La pègre, elle aussi, s’interroge et tente de s’adapter aux évolutions de la société afin de mieux répondre aux attentes d’éventuels membres. Le recrutement des jeunes est plus difficile qu’auparavant, leur influence et leur pouvoir plus circonscrits, les répressions policières et judiciaires plus violentes. Tout cela, c’est M. Kumagai qui nous l’explique le plus clairement du monde, les yeux droit dans la caméra. Il expose lui aussi ses inquiétudes mais semble surtout soucieux de présenter son clan au meilleur jour, de lui donner une allure respectable. C’est ainsi qu’il dédramatise l’envie de certains de quitter le groupe ou qu’il assure que la tradition de couper un doigt aux déserteurs fait partie du passé. Il met un point d’honneur à se soucier de ses ouailles, d’aller réconforter les veuves éplorées ou de transmettre des cadeaux aux membres enfermés en prison. Un visage presque humain se dessine à l’image. Réalité ou mise en scène ? C’est une question qui taraude l’esprit du spectateur à plusieurs reprises et c’est sans doute là l’une des limites d’une telle démarche documentaire.
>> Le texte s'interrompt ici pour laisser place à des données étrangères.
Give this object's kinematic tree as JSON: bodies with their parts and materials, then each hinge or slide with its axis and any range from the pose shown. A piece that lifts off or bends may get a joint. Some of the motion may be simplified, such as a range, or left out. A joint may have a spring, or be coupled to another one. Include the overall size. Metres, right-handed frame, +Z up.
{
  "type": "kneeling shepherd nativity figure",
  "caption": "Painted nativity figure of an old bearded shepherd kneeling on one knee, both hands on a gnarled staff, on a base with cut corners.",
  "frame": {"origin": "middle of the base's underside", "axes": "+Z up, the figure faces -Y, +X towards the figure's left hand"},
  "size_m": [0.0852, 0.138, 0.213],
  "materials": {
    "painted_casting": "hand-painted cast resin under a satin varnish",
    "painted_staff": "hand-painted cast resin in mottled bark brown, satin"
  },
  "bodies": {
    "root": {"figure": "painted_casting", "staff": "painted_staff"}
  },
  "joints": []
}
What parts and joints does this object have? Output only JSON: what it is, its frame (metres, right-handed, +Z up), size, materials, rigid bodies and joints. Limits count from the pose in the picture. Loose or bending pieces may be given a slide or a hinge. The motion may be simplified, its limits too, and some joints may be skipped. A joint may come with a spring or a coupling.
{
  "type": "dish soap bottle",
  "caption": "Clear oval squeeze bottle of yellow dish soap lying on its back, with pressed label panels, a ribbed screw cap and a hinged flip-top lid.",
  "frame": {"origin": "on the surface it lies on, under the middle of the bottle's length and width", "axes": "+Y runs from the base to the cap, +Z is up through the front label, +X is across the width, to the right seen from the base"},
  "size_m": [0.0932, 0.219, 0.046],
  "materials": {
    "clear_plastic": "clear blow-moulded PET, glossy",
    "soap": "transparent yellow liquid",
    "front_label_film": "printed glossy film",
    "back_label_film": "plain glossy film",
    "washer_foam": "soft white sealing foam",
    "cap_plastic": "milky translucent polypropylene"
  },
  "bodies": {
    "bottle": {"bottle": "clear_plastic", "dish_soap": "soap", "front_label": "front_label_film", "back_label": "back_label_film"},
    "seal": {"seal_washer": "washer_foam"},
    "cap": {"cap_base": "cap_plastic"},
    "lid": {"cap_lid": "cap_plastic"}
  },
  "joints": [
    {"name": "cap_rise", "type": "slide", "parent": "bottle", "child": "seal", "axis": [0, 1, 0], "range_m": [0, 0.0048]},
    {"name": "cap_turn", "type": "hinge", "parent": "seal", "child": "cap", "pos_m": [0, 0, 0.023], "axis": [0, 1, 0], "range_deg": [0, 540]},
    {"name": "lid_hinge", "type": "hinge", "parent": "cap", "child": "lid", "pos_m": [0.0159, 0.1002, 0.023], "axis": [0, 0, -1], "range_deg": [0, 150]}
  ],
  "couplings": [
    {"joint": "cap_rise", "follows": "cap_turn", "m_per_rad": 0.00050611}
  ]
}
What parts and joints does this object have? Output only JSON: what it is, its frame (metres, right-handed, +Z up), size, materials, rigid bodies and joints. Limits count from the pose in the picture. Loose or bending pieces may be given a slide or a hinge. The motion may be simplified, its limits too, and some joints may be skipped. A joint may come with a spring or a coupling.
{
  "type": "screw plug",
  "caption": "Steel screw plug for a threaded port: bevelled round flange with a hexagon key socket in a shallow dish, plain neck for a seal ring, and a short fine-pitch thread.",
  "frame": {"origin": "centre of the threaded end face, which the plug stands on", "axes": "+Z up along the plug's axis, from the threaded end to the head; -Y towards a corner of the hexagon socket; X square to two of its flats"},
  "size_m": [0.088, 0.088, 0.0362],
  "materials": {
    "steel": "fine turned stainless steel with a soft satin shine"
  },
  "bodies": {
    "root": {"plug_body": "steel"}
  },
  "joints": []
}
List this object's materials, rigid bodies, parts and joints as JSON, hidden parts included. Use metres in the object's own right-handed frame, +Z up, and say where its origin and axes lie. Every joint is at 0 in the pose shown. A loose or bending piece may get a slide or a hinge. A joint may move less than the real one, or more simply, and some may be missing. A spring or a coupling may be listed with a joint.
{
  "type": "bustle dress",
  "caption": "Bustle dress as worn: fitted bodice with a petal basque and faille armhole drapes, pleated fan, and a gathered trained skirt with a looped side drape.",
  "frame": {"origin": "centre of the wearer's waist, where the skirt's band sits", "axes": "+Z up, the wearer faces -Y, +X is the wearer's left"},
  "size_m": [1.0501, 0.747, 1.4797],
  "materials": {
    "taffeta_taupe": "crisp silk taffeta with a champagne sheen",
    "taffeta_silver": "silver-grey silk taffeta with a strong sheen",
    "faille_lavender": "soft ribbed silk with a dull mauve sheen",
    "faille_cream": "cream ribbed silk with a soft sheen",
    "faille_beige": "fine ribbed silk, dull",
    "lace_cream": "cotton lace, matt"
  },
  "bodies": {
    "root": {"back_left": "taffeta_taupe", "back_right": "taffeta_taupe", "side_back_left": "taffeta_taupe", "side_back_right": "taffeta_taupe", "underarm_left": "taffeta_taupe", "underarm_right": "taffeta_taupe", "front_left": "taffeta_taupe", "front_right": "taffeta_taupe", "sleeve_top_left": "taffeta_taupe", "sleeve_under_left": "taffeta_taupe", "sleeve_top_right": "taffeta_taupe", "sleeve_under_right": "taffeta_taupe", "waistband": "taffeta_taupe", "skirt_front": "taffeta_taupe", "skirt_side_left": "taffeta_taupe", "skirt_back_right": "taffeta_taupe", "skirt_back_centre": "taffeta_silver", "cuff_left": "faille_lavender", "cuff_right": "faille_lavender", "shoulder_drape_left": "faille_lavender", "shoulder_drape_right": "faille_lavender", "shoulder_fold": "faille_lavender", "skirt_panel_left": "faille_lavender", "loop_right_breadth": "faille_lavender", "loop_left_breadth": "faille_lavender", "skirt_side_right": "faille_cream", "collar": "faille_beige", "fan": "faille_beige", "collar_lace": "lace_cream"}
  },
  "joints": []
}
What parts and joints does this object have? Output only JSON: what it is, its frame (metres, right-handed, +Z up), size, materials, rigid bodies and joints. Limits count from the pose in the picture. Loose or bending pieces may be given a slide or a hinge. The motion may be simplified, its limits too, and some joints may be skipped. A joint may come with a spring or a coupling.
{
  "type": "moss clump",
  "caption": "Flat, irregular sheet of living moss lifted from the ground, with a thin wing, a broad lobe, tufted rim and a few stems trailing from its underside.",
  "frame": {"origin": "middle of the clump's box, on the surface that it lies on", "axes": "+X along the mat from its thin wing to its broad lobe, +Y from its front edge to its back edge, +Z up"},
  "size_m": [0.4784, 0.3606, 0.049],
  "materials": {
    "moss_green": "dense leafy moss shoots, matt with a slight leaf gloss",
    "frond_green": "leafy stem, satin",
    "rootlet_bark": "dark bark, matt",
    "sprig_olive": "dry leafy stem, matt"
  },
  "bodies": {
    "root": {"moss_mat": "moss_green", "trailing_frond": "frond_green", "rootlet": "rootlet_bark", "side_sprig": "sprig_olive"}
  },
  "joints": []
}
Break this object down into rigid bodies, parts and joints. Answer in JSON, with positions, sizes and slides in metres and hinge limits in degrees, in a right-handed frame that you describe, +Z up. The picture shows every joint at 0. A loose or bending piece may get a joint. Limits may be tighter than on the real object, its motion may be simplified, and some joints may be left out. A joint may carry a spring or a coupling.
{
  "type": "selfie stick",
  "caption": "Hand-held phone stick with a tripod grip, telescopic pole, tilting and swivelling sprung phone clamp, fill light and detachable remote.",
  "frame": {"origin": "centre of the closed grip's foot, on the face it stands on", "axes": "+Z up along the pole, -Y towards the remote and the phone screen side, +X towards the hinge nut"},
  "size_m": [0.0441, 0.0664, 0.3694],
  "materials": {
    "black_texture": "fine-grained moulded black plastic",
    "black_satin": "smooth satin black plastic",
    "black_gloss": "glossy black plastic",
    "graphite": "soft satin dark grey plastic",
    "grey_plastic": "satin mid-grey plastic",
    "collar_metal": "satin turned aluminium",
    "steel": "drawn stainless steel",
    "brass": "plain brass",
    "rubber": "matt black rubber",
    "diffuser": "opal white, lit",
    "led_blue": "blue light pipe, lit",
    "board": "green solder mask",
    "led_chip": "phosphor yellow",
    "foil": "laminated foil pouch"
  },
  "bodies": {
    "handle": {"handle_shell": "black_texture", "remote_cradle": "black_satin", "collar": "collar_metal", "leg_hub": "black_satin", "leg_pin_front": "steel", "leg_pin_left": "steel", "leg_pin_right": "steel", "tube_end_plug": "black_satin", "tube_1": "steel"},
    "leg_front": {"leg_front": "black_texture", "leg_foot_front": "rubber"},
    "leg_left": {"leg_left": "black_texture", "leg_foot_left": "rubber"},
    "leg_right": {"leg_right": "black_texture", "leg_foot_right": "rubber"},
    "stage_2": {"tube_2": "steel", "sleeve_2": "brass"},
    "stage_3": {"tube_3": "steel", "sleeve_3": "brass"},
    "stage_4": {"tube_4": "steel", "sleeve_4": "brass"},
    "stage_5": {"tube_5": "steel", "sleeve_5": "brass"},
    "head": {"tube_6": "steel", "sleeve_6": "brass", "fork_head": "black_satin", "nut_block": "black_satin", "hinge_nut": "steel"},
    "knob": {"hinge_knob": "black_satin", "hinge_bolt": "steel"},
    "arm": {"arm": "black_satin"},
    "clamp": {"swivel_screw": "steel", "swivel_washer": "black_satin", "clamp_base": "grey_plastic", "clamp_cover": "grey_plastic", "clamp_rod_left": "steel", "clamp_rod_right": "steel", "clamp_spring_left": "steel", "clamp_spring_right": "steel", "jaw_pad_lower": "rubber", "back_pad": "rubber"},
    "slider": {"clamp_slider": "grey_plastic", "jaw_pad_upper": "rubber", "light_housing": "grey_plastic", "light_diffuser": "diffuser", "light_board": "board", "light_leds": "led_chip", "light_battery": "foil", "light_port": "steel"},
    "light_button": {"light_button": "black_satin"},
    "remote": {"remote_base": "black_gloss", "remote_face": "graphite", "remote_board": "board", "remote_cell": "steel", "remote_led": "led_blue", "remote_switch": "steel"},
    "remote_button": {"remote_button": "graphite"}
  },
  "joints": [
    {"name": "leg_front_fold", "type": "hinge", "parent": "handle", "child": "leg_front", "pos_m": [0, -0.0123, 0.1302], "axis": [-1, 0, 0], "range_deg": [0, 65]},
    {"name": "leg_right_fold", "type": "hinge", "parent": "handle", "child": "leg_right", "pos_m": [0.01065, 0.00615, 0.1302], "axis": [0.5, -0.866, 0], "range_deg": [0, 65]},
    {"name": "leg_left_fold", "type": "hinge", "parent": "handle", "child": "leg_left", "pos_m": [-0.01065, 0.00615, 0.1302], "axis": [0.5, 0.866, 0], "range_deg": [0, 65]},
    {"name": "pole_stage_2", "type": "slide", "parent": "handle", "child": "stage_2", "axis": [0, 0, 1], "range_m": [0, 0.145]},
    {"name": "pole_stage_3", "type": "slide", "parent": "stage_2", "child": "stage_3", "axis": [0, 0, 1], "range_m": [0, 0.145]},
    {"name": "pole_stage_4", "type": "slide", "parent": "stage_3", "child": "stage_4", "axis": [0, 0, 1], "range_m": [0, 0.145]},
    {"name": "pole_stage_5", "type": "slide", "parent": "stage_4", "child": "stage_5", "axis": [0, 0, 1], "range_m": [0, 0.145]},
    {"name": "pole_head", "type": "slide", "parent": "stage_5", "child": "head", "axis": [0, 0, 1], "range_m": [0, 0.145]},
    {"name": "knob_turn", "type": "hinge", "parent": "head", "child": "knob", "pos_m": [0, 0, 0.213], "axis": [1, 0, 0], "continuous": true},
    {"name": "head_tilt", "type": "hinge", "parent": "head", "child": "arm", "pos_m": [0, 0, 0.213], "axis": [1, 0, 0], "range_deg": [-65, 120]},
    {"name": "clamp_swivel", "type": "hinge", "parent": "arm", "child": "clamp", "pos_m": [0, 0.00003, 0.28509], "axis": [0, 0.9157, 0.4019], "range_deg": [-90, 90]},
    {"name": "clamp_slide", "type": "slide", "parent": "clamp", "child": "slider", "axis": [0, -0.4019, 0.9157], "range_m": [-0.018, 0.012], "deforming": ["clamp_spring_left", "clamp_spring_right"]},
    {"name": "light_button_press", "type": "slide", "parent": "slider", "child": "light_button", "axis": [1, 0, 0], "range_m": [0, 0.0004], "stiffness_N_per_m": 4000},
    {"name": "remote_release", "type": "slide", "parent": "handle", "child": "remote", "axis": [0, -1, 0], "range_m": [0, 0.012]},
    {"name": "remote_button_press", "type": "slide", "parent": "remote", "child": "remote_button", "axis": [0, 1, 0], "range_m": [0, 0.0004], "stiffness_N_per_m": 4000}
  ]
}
Accepter la commande d’un clan yakuza, c’est aussi s’exposer à relayer d’une certaine façon une ligne de communication préparée et voulue comme attrayante et rassurante. Il est vrai que l’on ressort du film plus effrayé par la vacuité de l’existence et de la société en général que choqué par les méthodes et les pratiques des yakuza. Difficile cependant d’en tenir rigueur à Limosin ou de lui en vouloir de ne pas avoir jouer avec sa propre vie… Cet entre-deux, entre réalisme documentaire et mise en scène promotionnelle, est vite contrebalancé par l’éthique humaniste de Limosin qui semble d’abord et avant tout plus intéressé par les destins individuels, emplis de souffrances et de non-dits, que par une description minutieuse de l’empire tentaculaire des yakuza. Limosin nous entraîne avec lui dans cette quête d’humanité, dans cette recherche de la particularité individuelle au sein d’un système organiciste et aliénant.